begin Material provided

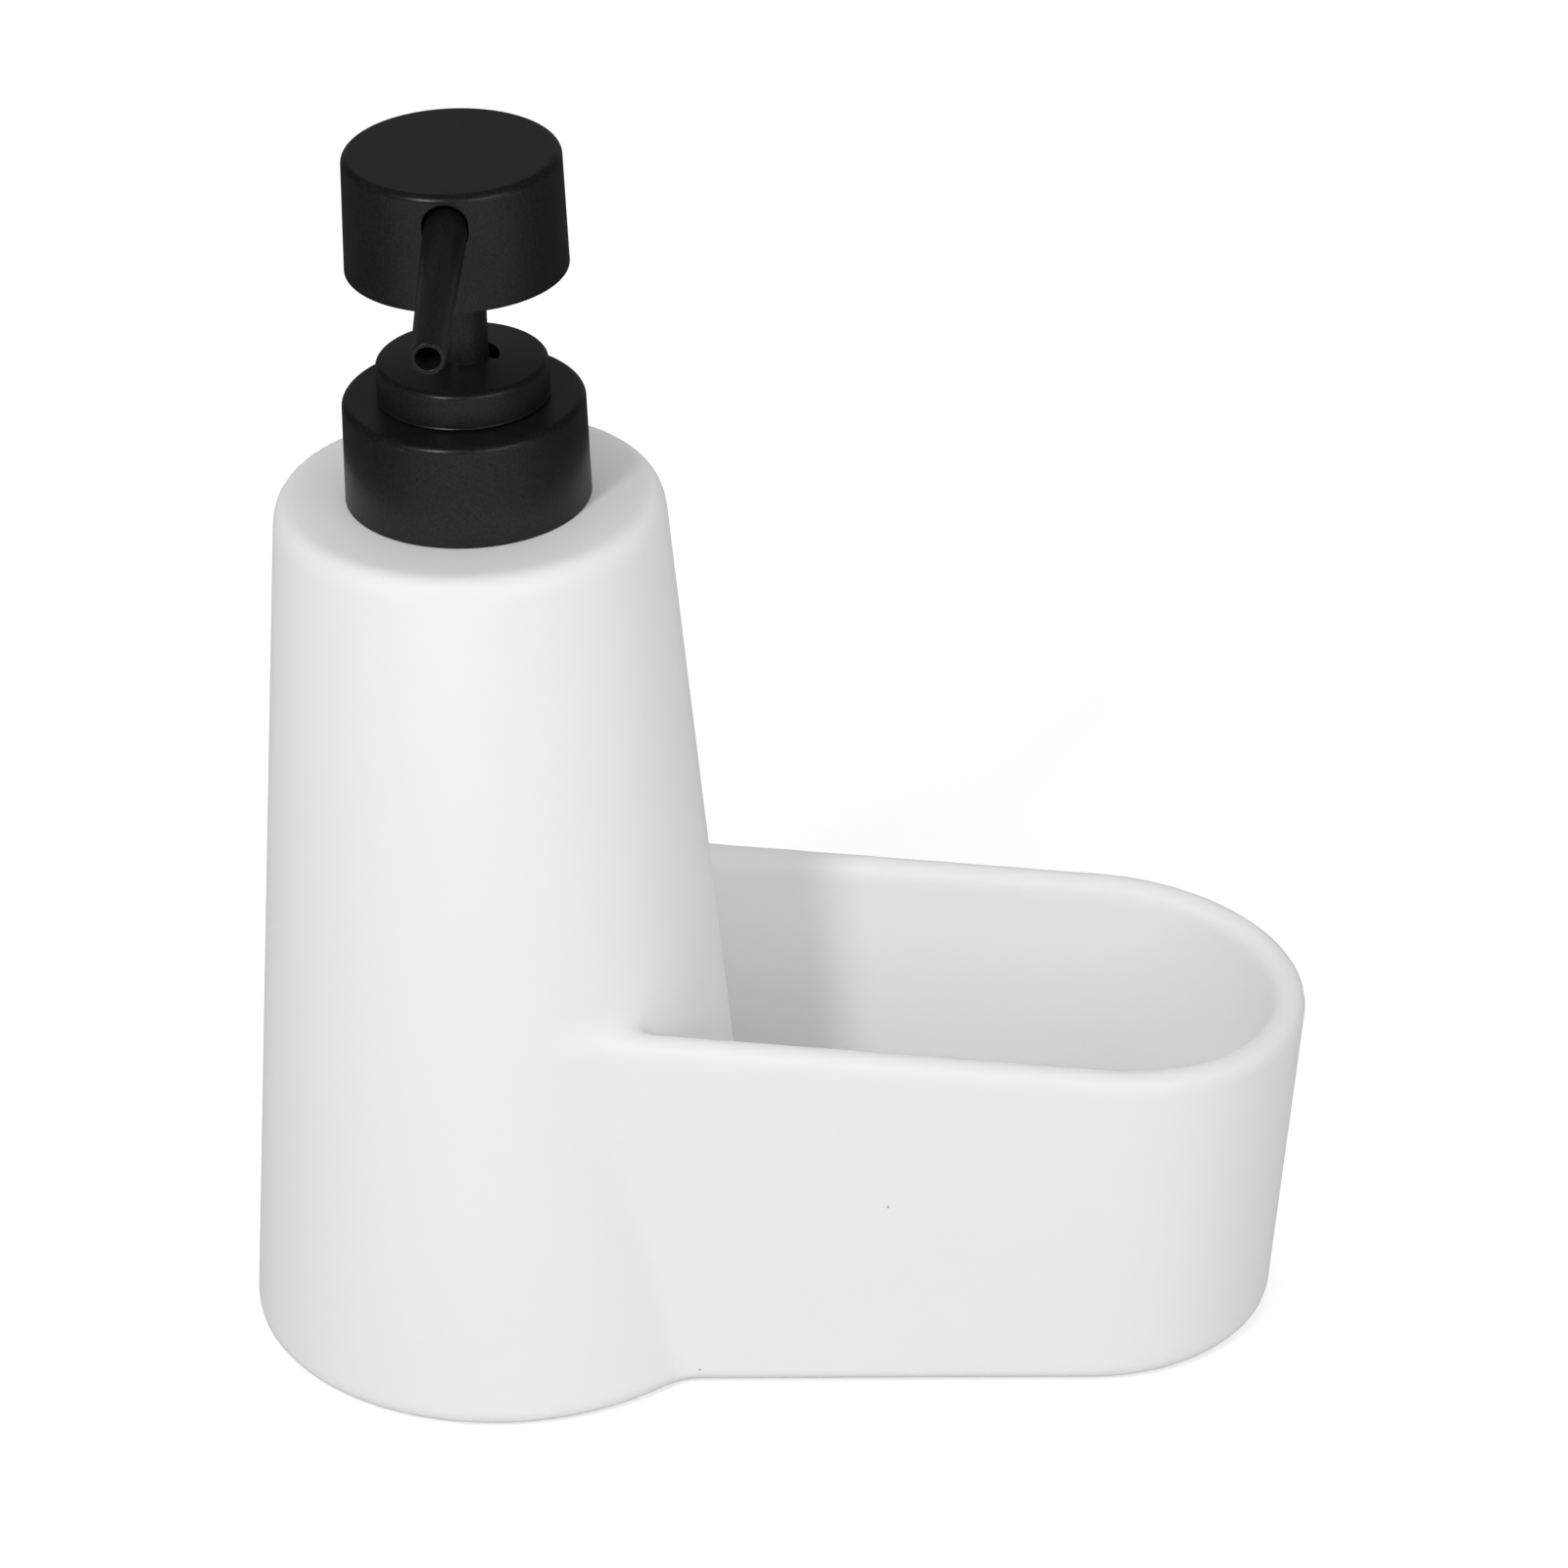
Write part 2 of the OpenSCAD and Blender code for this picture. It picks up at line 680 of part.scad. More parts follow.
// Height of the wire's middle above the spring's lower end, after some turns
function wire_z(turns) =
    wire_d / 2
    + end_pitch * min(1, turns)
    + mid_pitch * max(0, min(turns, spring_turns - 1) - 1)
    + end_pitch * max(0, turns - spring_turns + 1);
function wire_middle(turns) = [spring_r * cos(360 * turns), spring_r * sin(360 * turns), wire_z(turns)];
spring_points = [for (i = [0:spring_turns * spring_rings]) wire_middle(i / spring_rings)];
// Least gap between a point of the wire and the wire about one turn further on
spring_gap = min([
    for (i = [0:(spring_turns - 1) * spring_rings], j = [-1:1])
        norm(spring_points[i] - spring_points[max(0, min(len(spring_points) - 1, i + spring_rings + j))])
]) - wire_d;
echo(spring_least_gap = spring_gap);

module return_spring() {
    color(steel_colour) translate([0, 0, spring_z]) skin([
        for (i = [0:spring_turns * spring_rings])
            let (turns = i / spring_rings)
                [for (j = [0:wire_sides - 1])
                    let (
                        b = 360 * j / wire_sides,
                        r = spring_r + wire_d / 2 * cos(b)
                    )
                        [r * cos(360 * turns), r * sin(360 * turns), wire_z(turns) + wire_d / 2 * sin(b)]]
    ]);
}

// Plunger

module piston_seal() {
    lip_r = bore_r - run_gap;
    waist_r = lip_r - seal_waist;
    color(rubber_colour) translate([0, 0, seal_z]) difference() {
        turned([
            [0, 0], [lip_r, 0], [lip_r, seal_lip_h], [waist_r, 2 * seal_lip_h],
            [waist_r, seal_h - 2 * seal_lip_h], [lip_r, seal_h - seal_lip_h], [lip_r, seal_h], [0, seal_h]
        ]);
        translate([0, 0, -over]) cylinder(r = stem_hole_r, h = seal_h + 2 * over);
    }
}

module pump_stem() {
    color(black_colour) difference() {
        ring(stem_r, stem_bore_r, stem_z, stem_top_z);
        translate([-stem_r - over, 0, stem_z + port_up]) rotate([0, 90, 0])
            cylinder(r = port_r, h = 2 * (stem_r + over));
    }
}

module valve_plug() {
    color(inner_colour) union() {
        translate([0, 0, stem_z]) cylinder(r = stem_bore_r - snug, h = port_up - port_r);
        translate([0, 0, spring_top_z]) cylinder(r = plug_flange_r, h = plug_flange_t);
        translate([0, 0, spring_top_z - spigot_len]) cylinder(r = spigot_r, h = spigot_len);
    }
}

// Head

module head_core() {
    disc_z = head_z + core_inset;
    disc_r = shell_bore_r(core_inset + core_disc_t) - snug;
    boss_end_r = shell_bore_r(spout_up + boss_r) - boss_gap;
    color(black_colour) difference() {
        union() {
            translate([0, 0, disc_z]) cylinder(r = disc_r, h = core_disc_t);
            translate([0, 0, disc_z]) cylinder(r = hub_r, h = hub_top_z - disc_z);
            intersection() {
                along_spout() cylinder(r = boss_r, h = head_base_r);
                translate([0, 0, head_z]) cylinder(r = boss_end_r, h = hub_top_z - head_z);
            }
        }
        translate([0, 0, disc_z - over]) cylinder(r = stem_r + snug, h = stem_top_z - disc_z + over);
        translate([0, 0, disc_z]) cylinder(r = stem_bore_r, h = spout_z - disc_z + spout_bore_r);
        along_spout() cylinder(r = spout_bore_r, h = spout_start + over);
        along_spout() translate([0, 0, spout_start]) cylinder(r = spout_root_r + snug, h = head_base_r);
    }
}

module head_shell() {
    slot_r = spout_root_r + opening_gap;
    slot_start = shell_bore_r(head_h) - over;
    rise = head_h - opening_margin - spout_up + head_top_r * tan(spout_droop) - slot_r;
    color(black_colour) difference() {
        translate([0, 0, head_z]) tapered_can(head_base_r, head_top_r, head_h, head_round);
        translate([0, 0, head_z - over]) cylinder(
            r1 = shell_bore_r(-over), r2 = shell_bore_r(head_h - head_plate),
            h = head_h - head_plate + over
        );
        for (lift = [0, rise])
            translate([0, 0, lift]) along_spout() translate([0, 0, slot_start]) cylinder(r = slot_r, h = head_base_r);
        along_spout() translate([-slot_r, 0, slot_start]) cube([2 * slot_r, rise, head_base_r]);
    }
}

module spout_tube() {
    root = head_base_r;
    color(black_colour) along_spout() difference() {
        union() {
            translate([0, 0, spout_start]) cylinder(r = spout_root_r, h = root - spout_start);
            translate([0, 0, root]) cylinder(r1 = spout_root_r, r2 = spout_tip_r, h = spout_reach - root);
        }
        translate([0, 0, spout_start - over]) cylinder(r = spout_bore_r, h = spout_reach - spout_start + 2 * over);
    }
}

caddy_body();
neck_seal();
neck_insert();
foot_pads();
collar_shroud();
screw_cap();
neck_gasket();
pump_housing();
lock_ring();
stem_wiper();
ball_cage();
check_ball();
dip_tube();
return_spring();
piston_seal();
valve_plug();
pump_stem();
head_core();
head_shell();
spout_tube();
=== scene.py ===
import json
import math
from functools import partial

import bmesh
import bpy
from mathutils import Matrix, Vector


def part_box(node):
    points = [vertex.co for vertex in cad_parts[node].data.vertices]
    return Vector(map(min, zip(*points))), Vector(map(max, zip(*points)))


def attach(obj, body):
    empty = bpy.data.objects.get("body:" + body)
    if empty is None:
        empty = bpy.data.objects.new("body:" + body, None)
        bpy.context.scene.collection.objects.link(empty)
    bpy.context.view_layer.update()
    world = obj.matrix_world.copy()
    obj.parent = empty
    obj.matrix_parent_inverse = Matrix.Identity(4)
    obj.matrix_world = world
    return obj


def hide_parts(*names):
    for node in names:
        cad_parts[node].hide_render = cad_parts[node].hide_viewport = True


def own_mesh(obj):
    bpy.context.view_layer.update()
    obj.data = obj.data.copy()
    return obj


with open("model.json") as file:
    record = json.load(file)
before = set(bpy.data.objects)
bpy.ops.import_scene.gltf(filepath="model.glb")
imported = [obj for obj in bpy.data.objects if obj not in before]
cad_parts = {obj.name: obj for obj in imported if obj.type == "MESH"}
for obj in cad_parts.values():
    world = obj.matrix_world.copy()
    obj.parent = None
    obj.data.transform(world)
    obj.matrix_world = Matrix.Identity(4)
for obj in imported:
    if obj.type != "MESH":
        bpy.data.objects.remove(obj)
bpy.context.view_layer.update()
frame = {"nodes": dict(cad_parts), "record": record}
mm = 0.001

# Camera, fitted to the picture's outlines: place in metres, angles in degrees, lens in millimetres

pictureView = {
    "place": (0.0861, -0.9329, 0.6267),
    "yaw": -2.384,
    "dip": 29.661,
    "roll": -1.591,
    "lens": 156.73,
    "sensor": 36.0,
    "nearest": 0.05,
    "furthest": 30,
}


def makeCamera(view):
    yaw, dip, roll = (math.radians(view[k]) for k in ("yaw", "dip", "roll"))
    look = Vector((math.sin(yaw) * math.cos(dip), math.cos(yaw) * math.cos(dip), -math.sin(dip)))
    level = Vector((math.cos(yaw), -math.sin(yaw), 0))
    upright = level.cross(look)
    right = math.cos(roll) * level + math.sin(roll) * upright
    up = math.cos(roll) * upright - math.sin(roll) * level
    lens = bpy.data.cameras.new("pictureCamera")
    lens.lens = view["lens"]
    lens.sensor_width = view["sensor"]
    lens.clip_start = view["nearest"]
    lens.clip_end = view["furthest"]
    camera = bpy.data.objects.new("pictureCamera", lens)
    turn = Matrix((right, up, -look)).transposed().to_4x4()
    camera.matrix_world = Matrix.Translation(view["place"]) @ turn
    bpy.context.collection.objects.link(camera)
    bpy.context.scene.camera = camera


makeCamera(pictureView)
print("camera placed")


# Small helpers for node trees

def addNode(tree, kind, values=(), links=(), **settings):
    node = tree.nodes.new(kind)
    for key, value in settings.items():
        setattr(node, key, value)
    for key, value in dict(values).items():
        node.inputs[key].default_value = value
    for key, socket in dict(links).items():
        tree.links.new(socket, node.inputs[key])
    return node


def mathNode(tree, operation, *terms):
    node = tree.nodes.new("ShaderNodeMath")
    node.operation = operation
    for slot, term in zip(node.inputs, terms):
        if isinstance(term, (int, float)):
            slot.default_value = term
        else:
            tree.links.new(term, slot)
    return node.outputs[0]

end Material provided

Exercise: Exactly reproduce the stretch from the line with "caddy_body();" through the line with "if empty is", including both ends and nothing else.

Solution for this task:
caddy_body();
neck_seal();
neck_insert();
foot_pads();
collar_shroud();
screw_cap();
neck_gasket();
pump_housing();
lock_ring();
stem_wiper();
ball_cage();
check_ball();
dip_tube();
return_spring();
piston_seal();
valve_plug();
pump_stem();
head_core();
head_shell();
spout_tube();
=== scene.py ===
import json
import math
from functools import partial

import bmesh
import bpy
from mathutils import Matrix, Vector


def part_box(node):
    points = [vertex.co for vertex in cad_parts[node].data.vertices]
    return Vector(map(min, zip(*points))), Vector(map(max, zip(*points)))


def attach(obj, body):
    empty = bpy.data.objects.get("body:" + body)
    if empty is None:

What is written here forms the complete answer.